Sullivan, Van Hollen Introduce Resolution Honoring Late Secretary George Shultz
WASHINGTON, D.C.—U.S. Senators Dan Sullivan (R-Alaska) and Chris Van Hollen (D-Md.), co-chairs of the Senate Foreign Service Caucus, have introduced a resolution honoring the life, achievements and legacy of George P. Shultz, who diedon Saturday. Shultz served as secretary of state in the Reagan administration, secretary of the treasury and of labor in the Nixon administration, and senior staff economist in the Eisenhower administration. Early in his career, Shultz also rose to the rank of captain in the U.S. Marine Corps, including serving in the Battle of Angaur during World War II. Shultz had recently celebrated his 100th birthday on December 13, 2020.
“Statesmanship and service above self consistently characterized the remarkable life of George P. Shultz,” said the senators. “Throughout his distinguished career, Secretary Shultz championed American diplomacy and strengthened its home institution—the Department of State—all in pursuit of a more peaceful, prosperous, and cooperative world order. Secretary Shultz’s example as a patriot and public servant will undoubtedly serve to inspire and guide future generation of American leaders.
“We mourn the loss of Secretary Shultz, and extend our deepest condolences and sympathy to his family.”
On Monday evening, Senator Sullivan delivered remarks on the floor of the Senate in honor of Secretary Shultz.

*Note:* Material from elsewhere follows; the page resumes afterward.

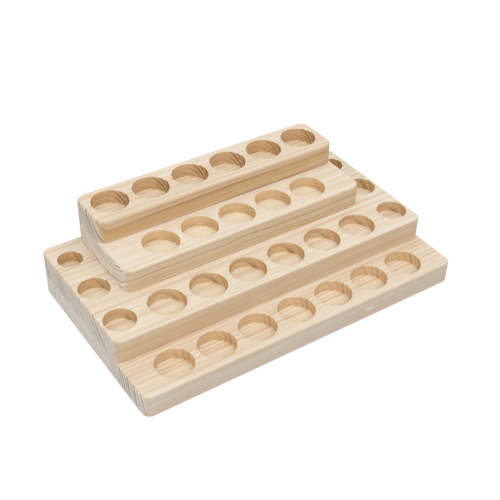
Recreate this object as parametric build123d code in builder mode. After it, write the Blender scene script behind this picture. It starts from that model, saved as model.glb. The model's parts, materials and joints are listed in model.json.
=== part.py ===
from build123d import *
from collections import namedtuple
import os

os.makedirs("parts", exist_ok=True)

# A display rack in solid pine: four boards, each set back from the one below, with flat-bottomed
# round pockets for thirty small bottles in the steps that this leaves. The boards are glued face
# to face over hidden dowel pins. Millimetres, +Z up, the low step towards -Y, and the origin in
# the middle of the underside.

# Boards
board_thickness = 20.0
lower_corner = 7.0
upper_corner = 9.0
base_round = 1.5
second_round = 1.5
third_round = 2.0
top_round = 3.0
foot_round = 1.5
arris_round = 0.5

# Bottle pockets
large_bore = 30.0
medium_bore = 25.0
small_bore = 20.0
pocket_depth = 10.0
top_pocket_depth = 12.0
rim_round = 0.5

# Rows of large pockets: how many each board has, and the wood between two of them
base_count = 7
second_count = 6
third_count = 5
top_count = 6
row_web = 6.4
third_row_web = 5.3

# Wood left around the rows: beyond the ends, in front of them and behind them
base_end_land = 20.8
top_end_land = 6.5
row_front_land = 6.0
base_rear_land = 5.0
second_rear_land = 8.0
third_rear_land = 4.5
top_front_land = 8.5
top_rear_land = 6.0

# Columns of smaller pockets at the two ends of the second board
column_end_land = 2.5
column_front_setback = 22.2
column_rear_setback = 23.2

# Dowel pins and the blind holes that they fill
dowel_diameter = 6.0
dowel_length = 20.0
dowel_chamfer = 1.0
flute_count = 12
flute_diameter = 0.8
dowel_clearance = 0.1
dowel_end_gap = 0.5
base_dowel_inset = 25.0
middle_dowel_inset = 12.0
top_dowel_inset = 8.0

# Sizes that follow: a board is as long as the pockets in it, and a step as deep as its own row
row_pitch = large_bore + row_web
third_row_pitch = large_bore + third_row_web
lower_length = base_count * large_bore + (base_count - 1) * row_web + 2 * base_end_land
upper_length = top_count * large_bore + (top_count - 1) * row_web + 2 * top_end_land
base_tread = row_front_land + large_bore + base_rear_land
second_tread = row_front_land + large_bore + second_rear_land
third_tread = row_front_land + large_bore + third_rear_land
top_depth = top_front_land + large_bore + top_rear_land
rack_depth = base_tread + second_tread + third_tread + top_depth
back = rack_depth / 2
dowel_hole_depth = dowel_length / 2 + dowel_end_gap

Board = namedtuple("Board", "length front underside top corner edge_round under_round")


def stacked(length, front, underside, corner, edge_round, under_round):
    """One board's place in the stack. Every board reaches back to the same face."""
    return Board(length, front, underside, underside + board_thickness, corner, edge_round, under_round)


base = stacked(lower_length, -back, 0, lower_corner, base_round, foot_round)
second = stacked(lower_length, base.front + base_tread, base.top, lower_corner, second_round, arris_round)
third = stacked(upper_length, second.front + second_tread, second.top, upper_corner, third_round, arris_round)
top = stacked(upper_length, third.front + third_tread, third.top, upper_corner, top_round, arris_round)


def outline(board):
    """Draw a board's plan, with rounded corners."""
    with Locations((0, (board.front + back) / 2)):
        RectangleRounded(board.length, back - board.front, board.corner)


def seat(board, lower, upper):
    """Draw the part of a board's plan where the two boards of a joint are sanded flush.

    Longer than its neighbour, the lower board shows beyond the upper one's ends, so that the
    two are flush at the back alone, between the upper board's corners.
    """
    end_setback = 0 if upper.length == lower.length else upper.corner
    front = upper.front + upper.corner
    outline(board)
    with Locations((0, (front + back) / 2)):
        Rectangle(upper.length - 2 * end_setback, back - front, mode=Mode.INTERSECT)


def blank(board, lower=None, upper=None):
    """Cut a board to its plan and round its edges, apart from those that lie flush in a joint."""
    with BuildSketch(Plane.XY.offset(board.underside)) as plan:
        outline(board)
    extrude(plan.sketch, amount=board_thickness)
    fillet(faces().sort_by(Axis.Z)[-1].edges(), board.edge_round)
    fillet(faces().sort_by(Axis.Z)[0].edges(), board.under_round)
    if upper:
        with BuildSketch(Plane.XY.offset(board.top)) as upper_seat:
            seat(board, board, upper)
        extrude(upper_seat.sketch, amount=-board.edge_round)
    if lower:
        with BuildSketch(Plane.XY.offset(board.underside)) as lower_seat:
            seat(board, lower, board)
        extrude(lower_seat.sketch, amount=board.under_round)


def row(count, pitch, y):
    """Centres of a row of pockets, spread about the middle of the rack."""
    return [((i - (count - 1) / 2) * pitch, y) for i in range(count)]


def pair(x, y):
    """Two centres that mirror each other across the middle of the rack."""
    return [(-x, y), (x, y)]


def pockets(board, places, bore, depth):
    """Sink flat-bottomed pockets into a board's top and ease their rims."""
    with BuildSketch(Plane.XY.offset(board.top)) as mouths:
        with Locations(*places):
            Circle(bore / 2)
    extrude(mouths.sketch, amount=-depth, mode=Mode.SUBTRACT)
    fillet(edges(Select.LAST).group_by(Axis.Z)[-1], rim_round)


def dowel_holes(joint, places, way):
    """Drill the blind dowel holes of a joint, up into one board or down into the other."""
    with BuildSketch(Plane.XY.offset(joint)) as holes:
        with Locations(*places):
            Circle(dowel_diameter / 2 + dowel_clearance)
    extrude(holes.sketch, amount=way * dowel_hole_depth, mode=Mode.SUBTRACT)


# Where the dowels stand: clear of every pocket, and never one above another within a board
base_dowel_places = [
    *pair(upper_length / 2 - base_dowel_inset, third.front + base_dowel_inset),
    *pair(upper_length / 2 - base_dowel_inset, back - base_dowel_inset),
]
middle_dowel_places = [
    *pair(upper_length / 2 - middle_dowel_inset, third.front + middle_dowel_inset),
    *pair(upper_length / 2 - middle_dowel_inset, back - middle_dowel_inset),
]
top_dowel_places = [
    *pair(2 * row_pitch, top.front + top_dowel_inset),
    *pair(2 * row_pitch, back - top_dowel_inset),
]

# Base board, with one open row along its front
with BuildPart() as base_board:
    blank(base, upper=second)
    pockets(
        base,
        row(base_count, row_pitch, base.front + row_front_land + large_bore / 2),
        large_bore,
        pocket_depth,
    )
    dowel_holes(base.top, base_dowel_places, -1)
base_board.part.label = "base_board"
export_step(base_board.part, "parts/base_board.step")

# Second board, with a row along its front and a column of smaller pockets at each end
column_x = lower_length / 2 - column_end_land - medium_bore / 2
column_front = second.front + column_front_setback
column_rear = back - column_rear_setback
with BuildPart() as second_board:
    blank(second, lower=base, upper=third)
    pockets(
        second,
        row(second_count, row_pitch, second.front + row_front_land + large_bore / 2),
        large_bore,
        pocket_depth,
    )
    pockets(
        second,
        pair(column_x, column_front) + pair(column_x, (column_front + column_rear) / 2),
        medium_bore,
        pocket_depth,
    )
    pockets(second, pair(column_x, column_rear), small_bore, pocket_depth)
    dowel_holes(second.underside, base_dowel_places, 1)
    dowel_holes(second.top, middle_dowel_places, -1)
second_board.part.label = "second_board"
export_step(second_board.part, "parts/second_board.step")

# Third board
with BuildPart() as third_board:
    blank(third, lower=second, upper=top)
    pockets(
        third,
        row(third_count, third_row_pitch, third.front + row_front_land + large_bore / 2),
        large_bore,
        pocket_depth,
    )
    dowel_holes(third.underside, middle_dowel_places, 1)
    dowel_holes(third.top, top_dowel_places, -1)
third_board.part.label = "third_board"
export_step(third_board.part, "parts/third_board.step")

# Top board
with BuildPart() as top_board:
    blank(top, lower=third)
    pockets(
        top,
        row(top_count, row_pitch, top.front + top_front_land + large_bore / 2),
        large_bore,
        top_pocket_depth,
    )
    dowel_holes(top.underside, top_dowel_places, 1)
top_board.part.label = "top_board"
export_step(top_board.part, "parts/top_board.step")

# One fluted dowel pin, centred on its own middle
with BuildPart() as pin:
    Cylinder(dowel_diameter / 2, dowel_length)
    chamfer(edges().filter_by(GeomType.CIRCLE), dowel_chamfer)
    with PolarLocations(dowel_diameter / 2, flute_count):
        Cylinder(flute_diameter / 2, dowel_length, mode=Mode.SUBTRACT)


def dowels(joint, places):
    """Stand a pin in each pair of holes of a joint, half in each board."""
    with Locations(*[(x, y, joint) for x, y in places]):
        add(pin.part)


# The three sets of pins, each named after the joint that it holds
with BuildPart() as base_dowels:
    dowels(base.top, base_dowel_places)
base_dowels.part.label = "base_dowels"
export_step(base_dowels.part, "parts/base_dowels.step")

with BuildPart() as middle_dowels:
    dowels(second.top, middle_dowel_places)
middle_dowels.part.label = "middle_dowels"
export_step(middle_dowels.part, "parts/middle_dowels.step")

with BuildPart() as top_dowels:
    dowels(third.top, top_dowel_places)
top_dowels.part.label = "top_dowels"
export_step(top_dowels.part, "parts/top_dowels.step")
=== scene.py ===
from collections import namedtuple
from math import cos, inf, radians, sin
import json

import bmesh
import bpy
from bpy.props import FloatProperty, FloatVectorProperty, PointerProperty
from mathutils import Euler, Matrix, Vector


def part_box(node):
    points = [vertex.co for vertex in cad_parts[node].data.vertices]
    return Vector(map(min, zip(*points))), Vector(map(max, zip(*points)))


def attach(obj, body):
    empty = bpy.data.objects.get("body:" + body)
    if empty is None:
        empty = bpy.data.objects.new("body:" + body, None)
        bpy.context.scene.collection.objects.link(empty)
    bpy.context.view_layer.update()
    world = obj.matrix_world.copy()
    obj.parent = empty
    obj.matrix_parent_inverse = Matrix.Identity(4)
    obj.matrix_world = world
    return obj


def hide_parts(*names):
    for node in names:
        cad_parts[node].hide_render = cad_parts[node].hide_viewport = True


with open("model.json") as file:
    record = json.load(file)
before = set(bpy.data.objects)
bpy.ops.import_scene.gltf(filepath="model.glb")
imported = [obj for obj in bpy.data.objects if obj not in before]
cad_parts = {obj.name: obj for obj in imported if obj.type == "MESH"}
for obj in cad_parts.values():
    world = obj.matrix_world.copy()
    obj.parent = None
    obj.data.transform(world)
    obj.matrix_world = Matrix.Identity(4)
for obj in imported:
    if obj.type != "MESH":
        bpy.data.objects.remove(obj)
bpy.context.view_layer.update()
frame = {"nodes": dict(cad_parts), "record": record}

bl_info = {
    "name": "Stepped Bottle Rack",
    "version": (1, 0, 0),
    "blender": (4, 5, 0),
    "location": "3D Viewport > Sidebar > Rack",
    "description": "Models a stepped pine rack for small bottles, and the studio it stands in",
    "category": "Add Mesh",
}

# The boards are worked out from the CAD frame: each has its node's box, the bottle pockets that
# the record lists for it, and the dowel holes that its pins stand in. All lengths are in metres.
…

Below is the full text of the resolution introduced in honor of Secretary Shultz:
Whereas, on December 13, 1920, the Honorable George Pratt Shultz was born in New York City as the only child of Margaret Lennox and Birl Earl Shultz;
Whereas, upon graduating cum laude from Princeton University with a major in economics and a minor in public and international affairs in 1942, Shultz joined the Marines and nobly served his country as a captain with a Marine anti-aircraft unit deployed with the United States Army’s 81st Infantry Division to the Pacific for the bitterly fought Battle of Angaur in the Palau Islands;
Whereas, following the war, Shultz earned a doctorate in industrial economics from the Massachusetts Institute of Technology, where he taught in the Department of Economics and at the Sloan School of Management until taking leave to serve on President Eisenhower’s Council of Economic Advisors;
Whereas Shultz then went on to join the University of Chicago as Dean of the Graduate School of Business from1962 until 1968;
Whereas Shultz left academia to honorably serve our country in a number of critical economic positions, including as Secretary of Labor, the country’s first Director of a modernized Office of Management and Budget (OMB), and Secretary of Treasury;
Whereas, during his time at the Department of the Treasury, Shultz co-founded the “Library Group”, which helped coordinate follow-up to the abolishment of the gold standard and the Bretton Woods system and develop what would eventually become the “Group of Seven” or the “G–7,” an important forum that has strengthened international economic and security policy by regularly bringing together the world’s advanced economies to assess global trends and tackle pervasive and crosscutting issues;
Whereas Shultz served as Secretary of State from 1982 to 1989 and was directly involved in bringing Russian President Mikhail Gorbachev and President Reagan together through a process based upon mutual and verifiable trust, thereby allowing them to reach agreement on the Intermediate-Range Nuclear Forces Treaty (INF Treaty), which eliminated ground-launched ballistic and cruise missiles with ranges of between 500 and 5,500 kilometers, and to initiate negotiations to reduce long-range strategic nuclear arms;
Whereas, during his tenure as Secretary of State, Shultz had a strong and mutually supportive relationship with the career Foreign Service, which he relied heavily on to advance key international initiatives and attain foreign policy achievements of the Reagan Administration;
Whereas Shultz recognized the need to better prepare a new generation of diplomatic service officers, whether Foreign or Civil Service, and ensured the creation of what became the George P. Shultz National Foreign Affairs Training Center (NFATC), thus expanding short-term skills training to hundreds of ever more diverse Department of State and Federal Government personnel;
Whereas, upon returning to private life in 1989, Shultz became a Distinguished Fellow at Stanford University’s Hoover Institution, wrote and edited several books, and received the Presidential Medal of Freedom, along with more than a dozen other awards and prizes;
Whereas, in his later years, Shultz passionately advocated for a world without nuclear weapons; and
Whereas Shultz recently called for the strengthening and modernization of the professional education and training of our career diplomats: Now, therefore, be it
Resolved, That the Senate—
- honors the life, achievements, and legacy of the Honorable George Pratt Shultz;
- celebrates the statesmanship that consistently characterized Shultz’s life;
- acknowledges Shultz’s published concern for and strengthening American diplomacy and its home institution, the Department of State by creating a School of Diplomacy at the National Foreign Affairs Training Center;
- commends to future generations Shultz’s example as a patriot and public servant both in war and in the pursuit of a more peaceful, prosperous, and cooperative world order;
- extends its deepest condolences and sympathy to the family of the Honorable George Pratt Shultz; and
- respectfully requests that the Secretary of the Senate transmit an enrolled copy of this resolution to the family of the Honorable George Pratt Shultz.